## begin

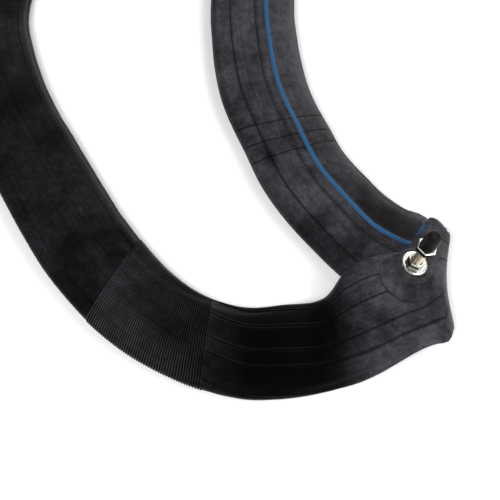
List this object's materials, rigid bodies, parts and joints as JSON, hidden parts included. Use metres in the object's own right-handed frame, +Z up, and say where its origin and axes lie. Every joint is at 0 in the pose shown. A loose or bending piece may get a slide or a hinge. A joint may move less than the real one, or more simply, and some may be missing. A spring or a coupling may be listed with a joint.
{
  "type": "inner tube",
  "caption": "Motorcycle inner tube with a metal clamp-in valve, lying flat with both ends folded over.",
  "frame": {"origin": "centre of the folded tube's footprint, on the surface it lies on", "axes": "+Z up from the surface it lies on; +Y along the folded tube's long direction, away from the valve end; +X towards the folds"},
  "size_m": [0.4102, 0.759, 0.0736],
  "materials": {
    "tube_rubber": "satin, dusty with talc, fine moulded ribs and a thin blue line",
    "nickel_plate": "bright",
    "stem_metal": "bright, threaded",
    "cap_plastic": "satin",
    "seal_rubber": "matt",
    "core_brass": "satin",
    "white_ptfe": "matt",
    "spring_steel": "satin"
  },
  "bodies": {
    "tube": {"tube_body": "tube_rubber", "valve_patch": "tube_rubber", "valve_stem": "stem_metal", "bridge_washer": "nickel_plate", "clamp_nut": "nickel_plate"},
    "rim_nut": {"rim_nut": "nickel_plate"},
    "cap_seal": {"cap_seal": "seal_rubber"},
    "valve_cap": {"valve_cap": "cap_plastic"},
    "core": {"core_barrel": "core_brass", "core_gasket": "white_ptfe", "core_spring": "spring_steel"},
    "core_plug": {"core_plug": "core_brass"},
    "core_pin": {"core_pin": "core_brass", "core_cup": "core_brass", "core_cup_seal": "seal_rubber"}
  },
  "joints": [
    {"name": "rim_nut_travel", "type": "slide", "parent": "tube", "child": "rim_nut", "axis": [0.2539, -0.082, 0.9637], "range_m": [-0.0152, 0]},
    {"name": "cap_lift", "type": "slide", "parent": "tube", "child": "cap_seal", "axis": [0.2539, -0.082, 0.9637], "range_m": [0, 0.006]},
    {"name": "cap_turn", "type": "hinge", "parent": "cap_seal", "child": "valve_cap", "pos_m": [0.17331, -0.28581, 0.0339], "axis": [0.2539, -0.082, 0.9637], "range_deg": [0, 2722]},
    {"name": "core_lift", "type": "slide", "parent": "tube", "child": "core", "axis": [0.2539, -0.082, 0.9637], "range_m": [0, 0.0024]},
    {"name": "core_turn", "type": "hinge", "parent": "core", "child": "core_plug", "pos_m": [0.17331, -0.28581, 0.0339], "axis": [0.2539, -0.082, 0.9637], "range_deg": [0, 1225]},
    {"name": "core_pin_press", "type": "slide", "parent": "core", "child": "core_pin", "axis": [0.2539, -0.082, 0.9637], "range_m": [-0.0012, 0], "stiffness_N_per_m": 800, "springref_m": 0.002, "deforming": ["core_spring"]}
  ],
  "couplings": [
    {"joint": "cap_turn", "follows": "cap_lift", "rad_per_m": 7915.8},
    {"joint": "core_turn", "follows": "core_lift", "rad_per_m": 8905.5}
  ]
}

## end
## begin

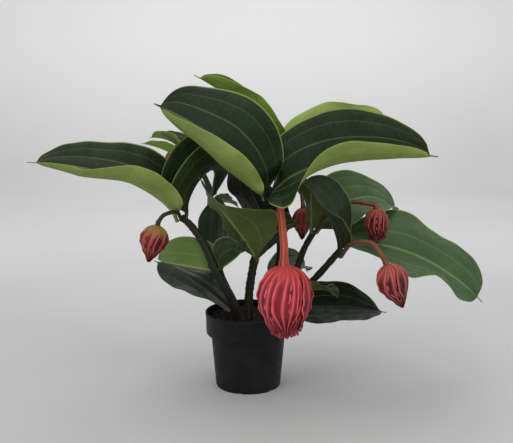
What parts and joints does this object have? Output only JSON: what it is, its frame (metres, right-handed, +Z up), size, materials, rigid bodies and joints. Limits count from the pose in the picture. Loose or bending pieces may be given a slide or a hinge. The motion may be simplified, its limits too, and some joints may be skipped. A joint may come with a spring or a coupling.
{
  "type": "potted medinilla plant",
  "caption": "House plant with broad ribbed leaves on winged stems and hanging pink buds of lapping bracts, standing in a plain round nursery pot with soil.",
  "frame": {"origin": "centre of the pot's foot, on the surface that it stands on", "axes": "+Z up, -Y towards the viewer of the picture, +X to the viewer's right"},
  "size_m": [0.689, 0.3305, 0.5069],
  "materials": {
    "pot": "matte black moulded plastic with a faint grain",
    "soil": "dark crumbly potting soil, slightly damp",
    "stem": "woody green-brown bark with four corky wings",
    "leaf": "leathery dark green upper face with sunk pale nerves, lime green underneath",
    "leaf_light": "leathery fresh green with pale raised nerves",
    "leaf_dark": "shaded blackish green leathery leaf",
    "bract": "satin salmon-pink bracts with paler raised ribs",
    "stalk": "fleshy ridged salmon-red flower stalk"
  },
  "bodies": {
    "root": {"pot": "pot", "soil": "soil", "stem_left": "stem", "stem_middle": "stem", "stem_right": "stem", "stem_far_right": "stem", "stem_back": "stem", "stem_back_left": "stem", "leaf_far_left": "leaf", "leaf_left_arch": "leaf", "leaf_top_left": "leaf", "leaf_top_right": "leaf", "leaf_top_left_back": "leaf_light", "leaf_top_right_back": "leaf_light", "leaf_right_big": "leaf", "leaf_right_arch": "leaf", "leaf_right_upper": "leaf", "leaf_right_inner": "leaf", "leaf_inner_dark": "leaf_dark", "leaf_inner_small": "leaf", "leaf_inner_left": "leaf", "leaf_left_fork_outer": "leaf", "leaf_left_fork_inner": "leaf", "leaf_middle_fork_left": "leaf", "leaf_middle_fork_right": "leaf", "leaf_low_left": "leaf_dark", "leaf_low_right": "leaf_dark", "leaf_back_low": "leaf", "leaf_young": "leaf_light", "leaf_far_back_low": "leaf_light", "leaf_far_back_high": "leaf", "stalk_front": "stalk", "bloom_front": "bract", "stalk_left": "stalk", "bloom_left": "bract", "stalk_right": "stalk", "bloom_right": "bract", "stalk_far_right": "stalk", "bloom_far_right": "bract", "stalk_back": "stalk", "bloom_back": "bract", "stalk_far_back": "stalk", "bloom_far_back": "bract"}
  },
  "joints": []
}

## end
## begin

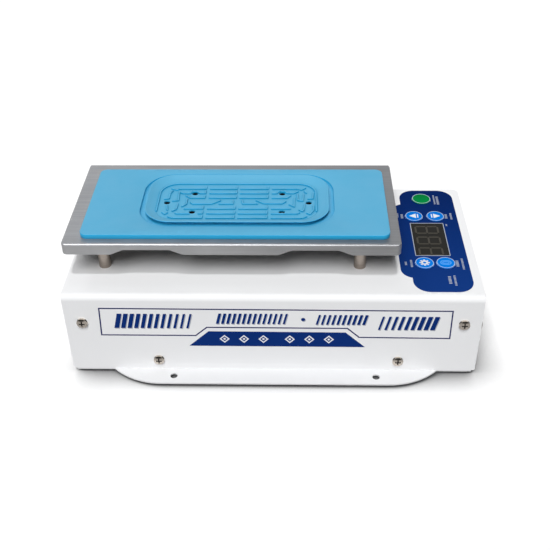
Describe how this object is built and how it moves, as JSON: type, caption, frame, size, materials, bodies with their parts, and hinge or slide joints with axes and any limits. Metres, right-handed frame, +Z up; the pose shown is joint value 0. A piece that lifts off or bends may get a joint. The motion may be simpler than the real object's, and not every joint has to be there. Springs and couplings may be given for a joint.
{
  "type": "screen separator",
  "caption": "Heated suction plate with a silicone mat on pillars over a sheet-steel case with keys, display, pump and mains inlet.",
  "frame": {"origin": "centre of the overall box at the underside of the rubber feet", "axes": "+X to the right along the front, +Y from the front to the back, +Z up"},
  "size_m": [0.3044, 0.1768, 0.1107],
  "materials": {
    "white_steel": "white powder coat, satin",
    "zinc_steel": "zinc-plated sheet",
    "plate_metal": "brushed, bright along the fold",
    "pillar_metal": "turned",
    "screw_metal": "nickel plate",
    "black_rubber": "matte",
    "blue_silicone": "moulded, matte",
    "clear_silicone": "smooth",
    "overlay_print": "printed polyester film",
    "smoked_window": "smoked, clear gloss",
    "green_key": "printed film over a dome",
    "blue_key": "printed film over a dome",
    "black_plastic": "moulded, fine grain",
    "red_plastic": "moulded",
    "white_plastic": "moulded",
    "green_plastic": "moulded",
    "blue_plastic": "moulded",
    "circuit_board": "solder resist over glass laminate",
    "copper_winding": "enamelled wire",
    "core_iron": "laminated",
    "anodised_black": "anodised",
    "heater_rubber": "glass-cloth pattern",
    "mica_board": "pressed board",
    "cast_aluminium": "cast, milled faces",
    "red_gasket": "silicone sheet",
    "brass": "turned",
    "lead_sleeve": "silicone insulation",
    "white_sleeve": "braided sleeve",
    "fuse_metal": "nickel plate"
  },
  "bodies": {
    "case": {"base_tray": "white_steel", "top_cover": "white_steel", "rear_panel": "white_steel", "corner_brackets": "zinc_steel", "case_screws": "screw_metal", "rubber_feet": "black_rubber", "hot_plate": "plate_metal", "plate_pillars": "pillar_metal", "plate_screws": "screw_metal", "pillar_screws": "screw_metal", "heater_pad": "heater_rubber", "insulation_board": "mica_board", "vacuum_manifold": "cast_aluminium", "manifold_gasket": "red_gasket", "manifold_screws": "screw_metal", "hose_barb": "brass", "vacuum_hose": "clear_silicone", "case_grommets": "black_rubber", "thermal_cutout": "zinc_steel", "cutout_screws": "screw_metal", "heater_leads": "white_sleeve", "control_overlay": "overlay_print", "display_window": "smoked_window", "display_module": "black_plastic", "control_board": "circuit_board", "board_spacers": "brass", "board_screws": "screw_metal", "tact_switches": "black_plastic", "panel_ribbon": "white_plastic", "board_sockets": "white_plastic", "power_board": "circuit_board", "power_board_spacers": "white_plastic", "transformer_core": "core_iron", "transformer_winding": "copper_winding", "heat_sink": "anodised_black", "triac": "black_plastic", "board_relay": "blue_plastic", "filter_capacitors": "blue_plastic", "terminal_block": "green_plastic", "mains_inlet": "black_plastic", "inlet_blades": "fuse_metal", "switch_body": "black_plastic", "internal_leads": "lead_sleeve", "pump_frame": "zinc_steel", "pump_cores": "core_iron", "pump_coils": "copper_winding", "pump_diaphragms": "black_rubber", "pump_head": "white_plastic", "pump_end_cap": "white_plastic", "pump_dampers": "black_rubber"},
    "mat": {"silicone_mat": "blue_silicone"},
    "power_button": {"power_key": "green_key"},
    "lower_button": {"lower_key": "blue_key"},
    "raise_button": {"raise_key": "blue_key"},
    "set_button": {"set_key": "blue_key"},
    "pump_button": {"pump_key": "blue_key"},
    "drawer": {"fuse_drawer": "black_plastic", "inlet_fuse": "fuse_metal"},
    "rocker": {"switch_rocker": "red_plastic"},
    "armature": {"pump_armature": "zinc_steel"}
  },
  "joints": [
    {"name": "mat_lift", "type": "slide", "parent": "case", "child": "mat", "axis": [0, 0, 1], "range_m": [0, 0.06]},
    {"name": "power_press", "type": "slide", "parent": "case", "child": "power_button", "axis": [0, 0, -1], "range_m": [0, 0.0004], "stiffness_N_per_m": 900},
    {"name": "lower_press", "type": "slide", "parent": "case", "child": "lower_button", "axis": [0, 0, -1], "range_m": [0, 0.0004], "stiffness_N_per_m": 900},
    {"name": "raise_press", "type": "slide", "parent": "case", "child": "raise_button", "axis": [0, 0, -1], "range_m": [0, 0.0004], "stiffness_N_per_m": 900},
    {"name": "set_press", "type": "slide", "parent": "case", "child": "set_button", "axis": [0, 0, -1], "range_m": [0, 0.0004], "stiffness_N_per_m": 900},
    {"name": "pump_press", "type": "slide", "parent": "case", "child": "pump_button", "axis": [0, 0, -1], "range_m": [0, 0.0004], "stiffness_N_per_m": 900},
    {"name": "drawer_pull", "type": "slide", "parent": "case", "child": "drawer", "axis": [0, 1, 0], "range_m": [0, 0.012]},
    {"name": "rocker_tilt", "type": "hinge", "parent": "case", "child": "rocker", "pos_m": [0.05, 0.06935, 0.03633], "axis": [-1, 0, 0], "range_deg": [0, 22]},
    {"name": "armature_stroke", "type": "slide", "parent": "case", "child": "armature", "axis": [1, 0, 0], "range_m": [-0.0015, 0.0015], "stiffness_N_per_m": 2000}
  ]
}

## end

TASK TO CARRY OUT: Write down the number of lines where the word "picture" appears, and nothing further.

FINISHED TASK: 2